▶ **Job**: Will you return, word for word, only the lines from the top of the data below down to and including the one with "bpy.data.objects.remove(ob, do_unlink=True)"?

▶ **Data shown**:
/---

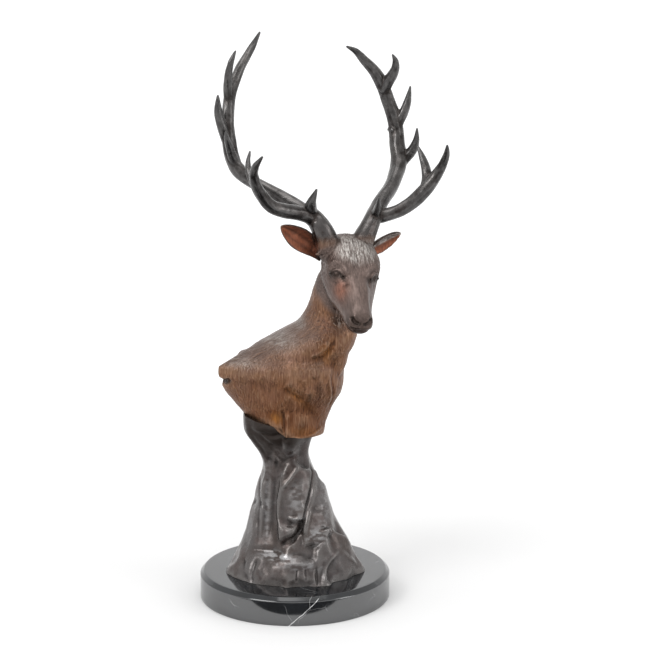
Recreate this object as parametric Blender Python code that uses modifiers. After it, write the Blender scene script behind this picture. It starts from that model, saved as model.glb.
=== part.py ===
# Bronze stag head sculpture: a stag's bust with antlers, cast in one piece,
# seated on a cast bronze rock that stands on a round black marble base.
# Metres, +Z up. The origin is the centre of the marble's underside.
# The viewer stands on the -Y side and +X is to the viewer's right.

import bpy
import bmesh
import math
import numpy as np
from mathutils import Vector

# driving dimensions of the marble base
BASE_RADIUS = 0.120
BASE_HEIGHT = 0.035
BASE_CHAMFER = 0.005
BASE_EASE = 0.0008

# clear gap between bronze and marble, and between rock and bust
SEAT_GAP = 0.0003

# the figure's height from the marble's top to the highest antler tip; its
# pose and carving are laid out in units of a 670th of that height, measured
# from the centre of the marble's top
FIGURE_HEIGHT = 0.670
UNIT = FIGURE_HEIGHT / 670.0

# the sloping cut on which the bust sits: height at the axis, fall to +X
SEAT_AT = 186.0
SEAT_FALL = math.tan(math.radians(14.5))

# the cut across the hind end of a body that heads 65 degrees from -Y to +X
BODY_HEADING = math.radians(65.0)
HIND_CUT = -79.0

# the head: point between the antler roots, and its attitude
HEAD_AT = (70.2, -30.0, 418.5)
HEAD_HEADING = math.radians(15.0)
HEAD_TILT = math.radians(7.5)
HEAD_PITCH = math.radians(40.0)

# the antlers are laid out from this point: outward, forward and up
CROWN_AT = (60.0, -30.0, 425.0)
CROWN_HEADING = math.radians(25.0)

SKIN = 1.6
ROCK_SKIN = 2.0
BUST_TRIANGLES = 7200
ROCK_TRIANGLES = 1900


def clear_scene():
    for ob in list(bpy.data.objects):
        bpy.data.objects.remove(ob, do_unlink=True)


def new_collection(name):
    coll = bpy.data.collections.new(name)
    bpy.context.scene.collection.children.link(coll)
    return coll


def new_material(name, colour, roughness, metallic):
    mat = bpy.data.materials.new(name)
    mat.use_nodes = True
    shader = mat.node_tree.nodes["Principled BSDF"]
    shader.inputs["Base Color"].default_value = (*colour, 1.0)
    shader.inputs["Roughness"].default_value = roughness
    shader.inputs["Metallic"].default_value = metallic
    return mat


def axes(heading, tilt=0.0, pitch=0.0):
    """Outward (to the viewer's right), forward and up, then tilted and pitched."""
    out = np.array([math.cos(heading), math.sin(heading), 0.0])
    fwd = np.array([math.sin(heading), -math.cos(heading), 0.0])
    up = np.array([0.0, 0.0, 1.0])
    side = math.cos(tilt) * out - math.sin(tilt) * up
    lift = math.cos(tilt) * up + math.sin(tilt) * out
    along = math.cos(pitch) * fwd - math.sin(pitch) * lift
    crown = math.sin(pitch) * fwd + math.cos(pitch) * lift
    return side, along, crown


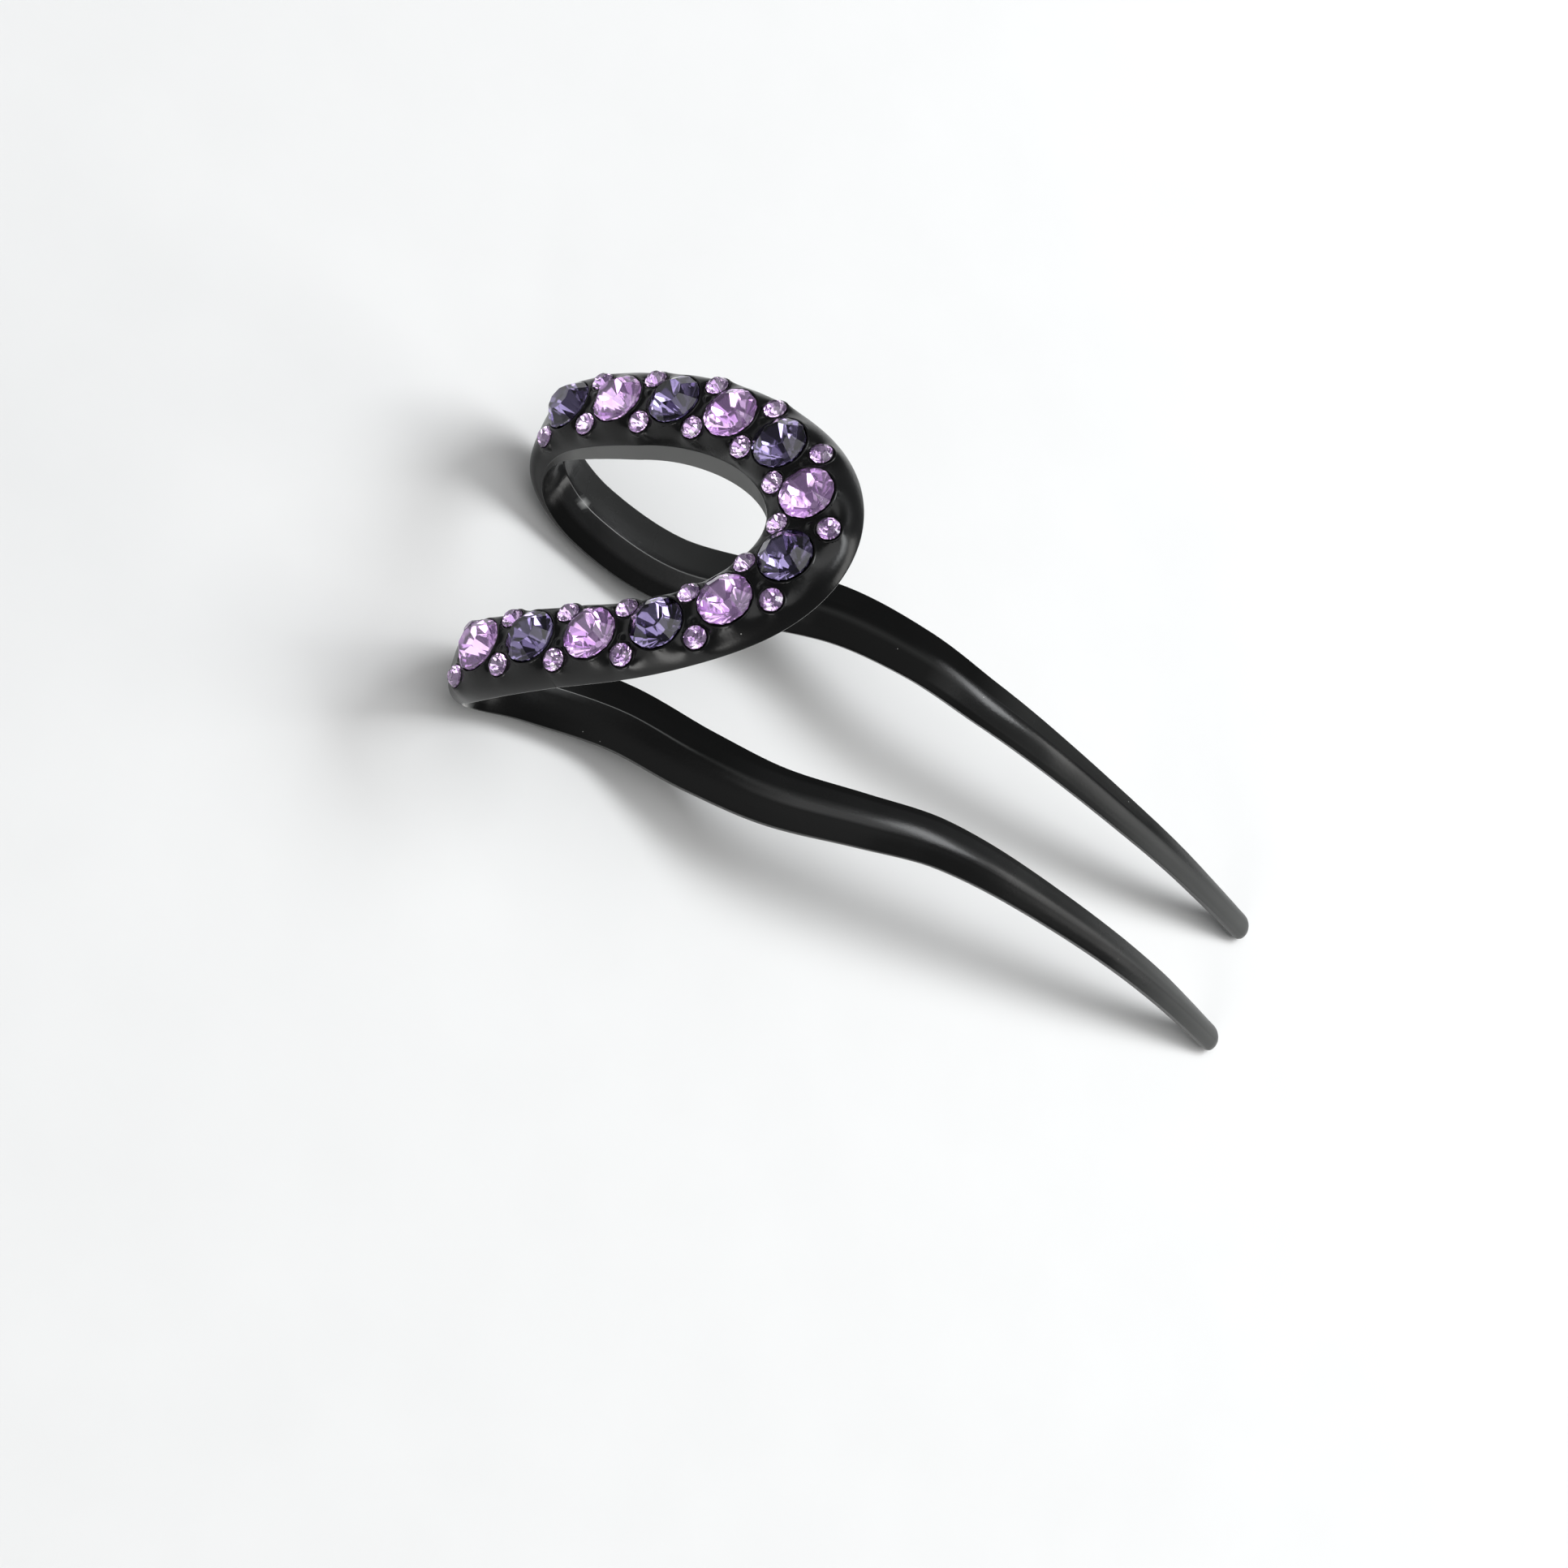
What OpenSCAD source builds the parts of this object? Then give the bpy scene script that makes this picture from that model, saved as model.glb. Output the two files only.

\---

▶ **Exercise output**:
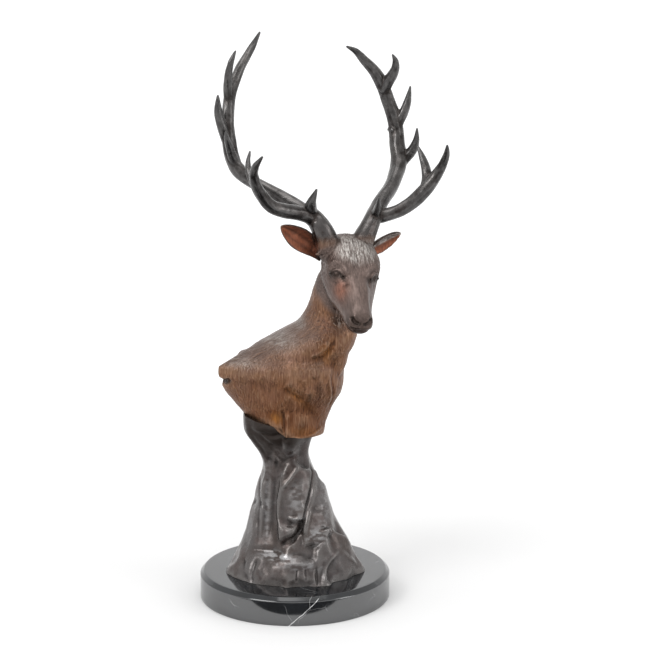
Recreate this object as parametric Blender Python code that uses modifiers. After it, write the Blender scene script behind this picture. It starts from that model, saved as model.glb.
=== part.py ===
# Bronze stag head sculpture: a stag's bust with antlers, cast in one piece,
# seated on a cast bronze rock that stands on a round black marble base.
# Metres, +Z up. The origin is the centre of the marble's underside.
# The viewer stands on the -Y side and +X is to the viewer's right.

import bpy
import bmesh
import math
import numpy as np
from mathutils import Vector

# driving dimensions of the marble base
BASE_RADIUS = 0.120
BASE_HEIGHT = 0.035
BASE_CHAMFER = 0.005
BASE_EASE = 0.0008

# clear gap between bronze and marble, and between rock and bust
SEAT_GAP = 0.0003

# the figure's height from the marble's top to the highest antler tip; its
# pose and carving are laid out in units of a 670th of that height, measured
# from the centre of the marble's top
FIGURE_HEIGHT = 0.670
UNIT = FIGURE_HEIGHT / 670.0

# the sloping cut on which the bust sits: height at the axis, fall to +X
SEAT_AT = 186.0
SEAT_FALL = math.tan(math.radians(14.5))

# the cut across the hind end of a body that heads 65 degrees from -Y to +X
BODY_HEADING = math.radians(65.0)
HIND_CUT = -79.0

# the head: point between the antler roots, and its attitude
HEAD_AT = (70.2, -30.0, 418.5)
HEAD_HEADING = math.radians(15.0)
HEAD_TILT = math.radians(7.5)
HEAD_PITCH = math.radians(40.0)

# the antlers are laid out from this point: outward, forward and up
CROWN_AT = (60.0, -30.0, 425.0)
CROWN_HEADING = math.radians(25.0)

SKIN = 1.6
ROCK_SKIN = 2.0
BUST_TRIANGLES = 7200
ROCK_TRIANGLES = 1900


def clear_scene():
    for ob in list(bpy.data.objects):
        bpy.data.objects.remove(ob, do_unlink=True)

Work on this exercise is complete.